Radigfa Media

Mengenal Guru H. Abdurrahman bin H. Zainuddin (Guru Adu) dan Peristiwa Lahirnya Abah Guru Sekumpul

Makam Tuan Guru H. Abdurrahman bin H. Zainuddin (Guru Adu) - Foto Al Faqir Ahmad

Radigfamedia.online, Kalimantan Selatan - Tuan Guru H. Abdurrahman bin H. Zainuddin atau biasa disebut Guru Adu adalah salah satu ulama yang kharismatik, disegani, dan banyak memiliki kemuliaan serta karamah. Beliau bertempat tinggal di Desa Tunggul Irang.

Dikisahkan bahwa selama Guru Adu tinggal dan dibesarkan di Tunggul Irang, tentara Belanda tidak pernah menginjakkan kakinya di tempat tersebut. Setiap kali akan menuju ke sana, selalu ada saja halangan dan rintangan yang tidak terduga. Beberapa kali perahu tentara Belanda kandas dan tenggelam ketika akan melewati Desa Tunggul Irang dengan sebab yang tidak dapat dimengerti oleh akal dan nalar mereka.

GURU ADU DAN PERISTIWA KELAHIRAN ABAH GURU SEKUMPUL

Ketika Abah Guru Sekumpul masih bayi dan dilahirkan di Desa Tunggul Irang, beliau lahir tidak seperti bayi pada umumnya. Beliau tidak menangis, hanya diam tidak sedikit pun mengeluarkan suara, matanya tertutup seperti tidak ada tanda kehidupan. Kejadian itu berlangsung selama hampir satu jam lamanya, warna kulit badannya sudah mulai membiru. Berbagai macam usaha sudah dicoba, tapi bayi itu masih diam juga.
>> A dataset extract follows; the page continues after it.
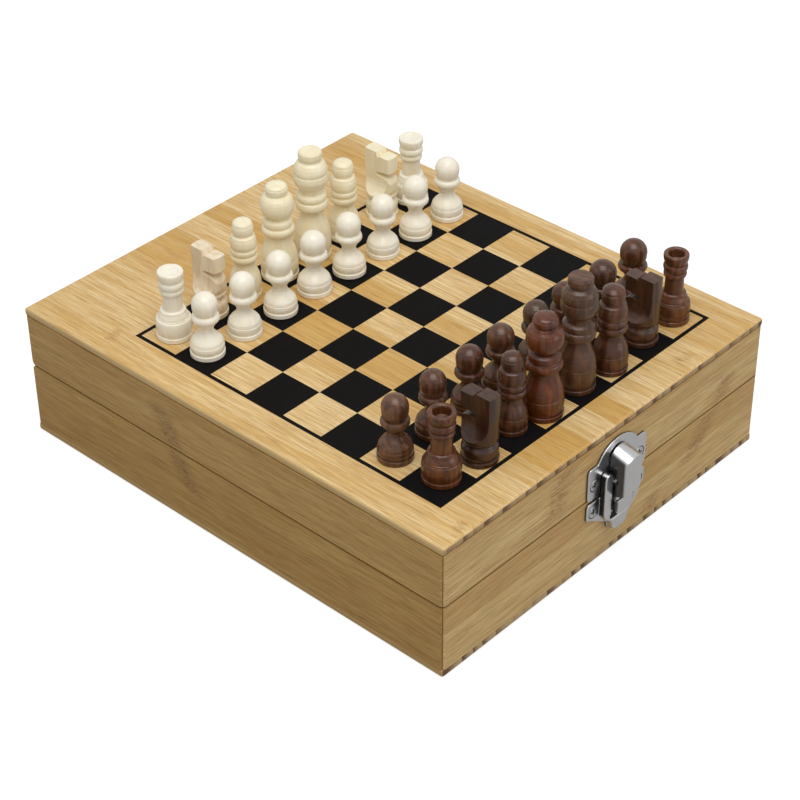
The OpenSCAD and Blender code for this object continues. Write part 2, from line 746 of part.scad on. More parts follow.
function king_profile(r, h) = concat(foot(r),
    bead(r * 0.94, r, foot_h + 0.4, h * 0.22, 5),
    flare(r * 0.96, r * 0.61, h * 0.23, h * 0.44, 6),
    [[r * 0.7, h * 0.455]],
    bead(r * 0.78, r * 0.88, h * 0.465, h * 0.54, 6),
    bead(r * 0.77, r * 0.83, h * 0.55, h * 0.6, 5),
    [[r * 0.63, h * 0.615], [r * 0.63, h * 0.635]],
    flare(r * 0.65, r * 0.9, h * 0.64, h * 0.715, 5),
    [[r * 0.945, h * 0.735], [r * 0.955, h * 0.755], [r * 0.935, h * 0.785], [r * 0.905, h * 0.797],
     [r * 0.905, h * 0.803], [r * 0.92, h * 0.815], [r * 0.91, h * 0.835], [r * 0.85, h * 0.865],
     [r * 0.74, h * 0.893], [r * 0.58, h * 0.91], [r * 0.56, h * 0.918], [r * 0.57, h * 0.926],
     [r * 0.63, h * 0.935], [r * 0.655, h * 0.955], [r * 0.64, h * 0.985], [r * 0.58, h * 0.998],
     [r * 0.52, h], [0, h]]);

function knight_blank(r, h) = concat(foot(r),
    bead(r * 0.92, r * 0.97, foot_h + 0.4, h * 0.23, 5),
    flare(r * 0.9, r * 0.8, h * 0.235, h * 0.265, 2),
    [[r * 0.8, h * 0.29]],
    swell(r * 0.82, r * 0.96, h * 0.295, h * 0.36, 4),
    flare(r * 0.96, r * 1.02, h * 0.5, h * 0.72, 3),
    [[r * 1.02, h - 0.15], [r * 0.99, h], [0, h]]);

module turned(profile) {
    rotate_extrude() polygon(profile);
}

// A knight facing +Y: a turned blank with flat cheeks, a throat cut under the muzzle
// and a step down from the ears to the nose
module knight(r, h) {
    cheek = knight_head_w / 2;
    run_r = r;                               // radius at which the cheek cuts run out
    run_z = h * 0.58;
    reach = r + cut;
    nose_top = h * 0.95;
    nose_low = h * 0.735;
    difference() {
        turned(knight_blank(r, h));
        for (s = [0, 1]) mirror([s, 0, 0]) rotate([90, 0, 0])
            linear_extrude(2 * reach, center = true)
                polygon(concat([[reach, h + cut], [cheek, h + cut]],
                    arc([cheek + run_r, run_z], run_r, 180, 246, 6), [[reach, h * 0.38]]));
        rotate([90, 0, 90]) linear_extrude(2 * reach, center = true)
            polygon([[reach, nose_low], [r * 0.75, nose_low - 0.1], [r * 0.3, nose_low - 0.4],
                [r * 0.02, nose_low - 0.8], [-r * 0.06, nose_low - 1.4], [r * 0.04, nose_low - 1.9],
                [r * 0.3, nose_low - 2], [r * 0.62, nose_low - 2], [r * 0.84, nose_low - 2.6],
                [r * 0.95, h * 0.56], [r * 1.02, h * 0.5], [reach, h * 0.47]]);
        rotate([90, 0, 90]) linear_extrude(2 * reach, center = true)
            polygon([[reach, h * 0.46], [r * 0.97, h * 0.44], [r * 0.72, h * 0.385],
                [r * 0.72, h * 0.365], [reach, h * 0.36]]);
        rotate([90, 0, 90]) linear_extrude(2 * reach, center = true)
            polygon([[reach, h + cut], [-r * 0.06, h + cut], [-r * 0.06, h], [r * 0.08, nose_top - 0.7],
                [r * 0.2, nose_top], [reach, nose_top]]);
    }
}

// Every man in its place: off the middle of its square to the right and back, and its width
// and height against the size of its kind, as hand-turned men differ
dark_men = [[1.2, -0.2, 1.03, 1], [0.1, -2, 1.04, 1], [1.3, 0.3, 0.95, 0.94], [-1.6, -1.3, 1.06, 1.01],
    [-0.4, -0.5, 0.98, 1.01], [-1.6, -2, 1.06, 1.035], [0.7, -0.1, 1.02, 1], [1, -0.3, 0.97, 1.02]];
dark_pawns = [[-0.1, 0.7, 1, 1.02], [0.3, 0.5, 0.98, 1.02], [1, 0.7, 1.02, 1.02],
    [-0.1, 0.9, 1.02, 1.02], [0.8, 1, 1, 1.02], [-0.9, 0.9, 1, 1.02], [0, -0.5, 1.06, 1.05],
    [0.3, -0.2, 1.06, 1.05]];
light_pawns = [[-0.4, 0.9, 1, 1.02], [-0.5, 0.4, 1, 1.02], [-0.1, 0.6, 1, 1.02],
    [0, 0.9, 1.03, 1.02], [-0.1, 0.3, 1, 1.01], [-0.1, -0.1, 1, 1.01], [-0.1, -0.4, 1, 1.02],
    [0.2, -0.3, 1, 1.02]];
light_men = [[-0.4, 0.3, 1, 1], [0.2, 0.7, 1, 1], [-0.5, 0.3, 0.97, 0.975], [-0.7, 0.3, 1.02, 0.985],
    [-0.3, 0.8, 0.98, 1], [-1, 0.8, 1, 1.01], [1.8, 1, 1, 1.03], [0.2, 0.3, 1, 1]];
off_middle = square / 14.4 * max(0, min(1, square - 12.8));  // none on small squares

module king(m) { turned(king_profile(king_r * m[2], king_h * m[3])); }
module queen(m) { turned(queen_profile(queen_r * m[2], queen_h * m[3])); }
module bishop(m) { turned(bishop_profile(bishop_r * m[2], bishop_h * m[3])); }
module rook(m, dished) { turned(rook_profile(rook_r * m[2], rook_h * m[3], dished)); }
module horse(m) { knight(knight_r * m[2], knight_h * m[3]); }
module pawn(m, round_head) {
    turned(pawn_profile(pawn_r * m[2], pawn_h * m[3], round_head));
}

// Puts a man on square [i, j]
module on_square(i, j, m) {
    foot_z = box_h + foot_gap + ((i + j) % 2 == 0 ? print_t : 0);
    translate([board_corner[0] + (i + 0.5) * square + m[0] * off_middle,
        board_corner[1] + (j + 0.5) * square + m[1] * off_middle, foot_z]) children();
}

module dark(i) { color(rosewood) on_square(i, 0, dark_men[i]) children(); }
module light(i) { color(maple) on_square(i, 7, light_men[i]) children(); }

module dark_rook_left() { dark(0) rook(dark_men[0], false); }
module dark_knight_left() { dark(1) horse(dark_men[1]); }
module dark_bishop_left() { dark(2) bishop(dark_men[2]); }
module dark_queen() { dark(3) queen(dark_men[3]); }
module dark_king() { dark(4) king(dark_men[4]); }
module dark_bishop_right() { dark(5) bishop(dark_men[5]); }
module dark_knight_right() { dark(6) horse(dark_men[6]); }
module dark_rook_right() { dark(7) rook(dark_men[7], false); }

module light_rook_left() { light(0) rook(light_men[0], true); }
module light_knight_left() { light(1) mirror([0, 1, 0]) horse(light_men[1]); }
module light_bishop_left() { light(2) bishop(light_men[2]); }
module light_queen() { light(3) queen(light_men[3]); }
module light_king() { light(4) king(light_men[4]); }
module light_bishop_right() { light(5) bishop(light_men[5]); }
module light_knight_right() { light(6) mirror([0, 1, 0]) horse(light_men[6]); }
module light_rook_right() { light(7) rook(light_men[7], true); }

module dark_pawn(n) {
    color(rosewood) on_square(n - 1, 1, dark_pawns[n - 1]) pawn(dark_pawns[n - 1], false);
}
module light_pawn(n) {
    color(maple) on_square(n - 1, 6, light_pawns[n - 1]) pawn(light_pawns[n - 1], true);
}

// ---------------------------------------------------------------- pieces

base_bottom_panel();
base_front_wall();
base_back_wall();
base_left_wall();
base_right_wall();
lid_top_panel();
lid_front_wall();
lid_back_wall();
lid_left_wall();
lid_right_wall();
board_print();
hinge_base_leaves();
hinge_lid_leaves();
hinge_pins();
hinge_base_screws();
hinge_lid_screws();
catch_base_plate();
catch_base_screws();
catch_strike_plate();
catch_strike_screws();
catch_lever();
catch_lever_pin();
catch_spring();
dark_rook_left();
dark_knight_left();
dark_bishop_left();
dark_queen();
dark_king();
dark_bishop_right();
dark_knight_right();
dark_rook_right();
for (n = [1:8]) dark_pawn(n);
for (n = [1:8]) light_pawn(n);
light_rook_left();
light_knight_left();
light_bishop_left();
light_queen();
light_king();
light_bishop_right();
light_knight_right();
light_rook_right();
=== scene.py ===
import json
import math
import bpy
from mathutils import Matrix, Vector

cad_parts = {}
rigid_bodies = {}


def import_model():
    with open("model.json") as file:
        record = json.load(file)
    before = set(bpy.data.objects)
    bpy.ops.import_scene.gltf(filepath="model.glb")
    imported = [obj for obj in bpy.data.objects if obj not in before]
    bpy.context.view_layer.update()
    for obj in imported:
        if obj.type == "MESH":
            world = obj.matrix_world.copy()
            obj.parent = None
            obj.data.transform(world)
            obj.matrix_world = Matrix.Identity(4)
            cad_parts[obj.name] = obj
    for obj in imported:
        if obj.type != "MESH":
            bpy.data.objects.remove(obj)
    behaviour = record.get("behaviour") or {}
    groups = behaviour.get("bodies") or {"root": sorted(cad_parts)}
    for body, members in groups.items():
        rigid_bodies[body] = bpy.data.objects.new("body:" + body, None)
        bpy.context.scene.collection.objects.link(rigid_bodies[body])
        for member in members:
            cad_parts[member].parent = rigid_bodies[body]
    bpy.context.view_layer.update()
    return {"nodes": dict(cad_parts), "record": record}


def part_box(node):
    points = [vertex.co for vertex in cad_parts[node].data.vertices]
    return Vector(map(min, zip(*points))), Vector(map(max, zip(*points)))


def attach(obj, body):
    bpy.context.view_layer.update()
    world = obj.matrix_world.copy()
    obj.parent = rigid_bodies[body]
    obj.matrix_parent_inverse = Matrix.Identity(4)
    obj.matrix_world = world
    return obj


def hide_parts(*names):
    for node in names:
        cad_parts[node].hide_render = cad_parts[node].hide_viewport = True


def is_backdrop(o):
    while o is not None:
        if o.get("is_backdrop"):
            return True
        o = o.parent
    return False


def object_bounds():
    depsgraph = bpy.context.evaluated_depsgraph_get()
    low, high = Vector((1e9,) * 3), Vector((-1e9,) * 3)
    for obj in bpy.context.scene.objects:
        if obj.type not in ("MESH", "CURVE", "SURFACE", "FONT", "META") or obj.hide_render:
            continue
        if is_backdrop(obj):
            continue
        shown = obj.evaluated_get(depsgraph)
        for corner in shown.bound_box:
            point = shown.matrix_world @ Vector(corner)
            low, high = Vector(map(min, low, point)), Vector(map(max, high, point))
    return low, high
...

Sampai-sampai neneknya yang bernama Salbiyah yang juga hadir saat kelahiran tersebut berkata: Mati jua cucuku.

Bayi yang keadaannya membuat cemas itu kemudian dibawa pergi ke rumah Guru Adu untuk mendapatkan pertolongan. Setibanya di hadapan Guru Adu, bayi tersebut dipeluk dan ditiupi beliau dengan doa-doa hingga akhirnya samar-samar mulai tampak tanda-tanda kehidupan. Nafas sang bayi mulai turun naik, warna kulitnya berangsur-angsur menjadi kemerah-merahan, dan tangisnya pun mulai terdengar.

Sejak tangis sang bayi sudah mulai terdengar, syukur dan puji dihaturkan kehadirat Allah Yang Maha Kuasa, sebab dialah yang menghidupkan dan dia pula yang mematikan. Bayi yang tangisannya mulai terdengar, pertanda haus dan lapar telah merasuki perasaannya. Maka sang bayi pun diserahkan kepada ibundanya yang akan menyusuinya, membelainya dengan sentuhan lembut, serta memberikan perhatian dengan kasih dan sayang. Bayi yang berada dalam pelukan ibundanya itu terus menangis, hingga keluarga yang hadir ikut berusaha untuk membuatnya terlena dalam pangkuan ibundanya. 

Ibundanya berusaha memberikan air susu, namun tetaplah bayi tersebut menangis. Begitulah seterusnya, bayi tersebut selalu menolak saat diberikan air susu oleh ibundanya. Rupanya sang bayi menolak menyusu kepada ibundanya disebabkan ada orang yang bukan mahram, sang bayi ingin melindungi aurat ibundanya di hadapan oranglain yang bukan mahramnya.

Setelah berjam-jam menangis, bayi yang baru lahir tersebut akhirnya dibawa lagi kepada Guru Adu untuk meminta kembali bantuan beliau. Sesudah diterima kembali oleh beliau, bayi itu masih menangis di pangkuannya. Guru Adu lalu menjulurkan lidahnya ke mulut bayi, maka bayi itu pun menghisap lidah beliau dengan lahapnya seakan-akan sedang menyusu kepada ibundanya. Setelah puas menghisap lidah Guru Adu, maka lidah itu pun dilepasnya dan berhenti pulalah tangisan sang bayi. Kejadian seperti ini berulang-ulang hingga beberapa kali. 

Guru Adu wafat pada hari Jum'at tanggal 23 Rabi'ul Akhir 1364 H atau bertepatan dengan 6 April 1945 M.

Adapun Makam Tuan Guru H. Abdurrahman bin H. Zainuddin (Guru Adu) terletak di Kubah Wali Lima, Desa Tunggul Irang Seberang, Kecamatan Martapura, Kabupaten Banjar, Provinsi Kalimantan Selatan (Link Google Maps).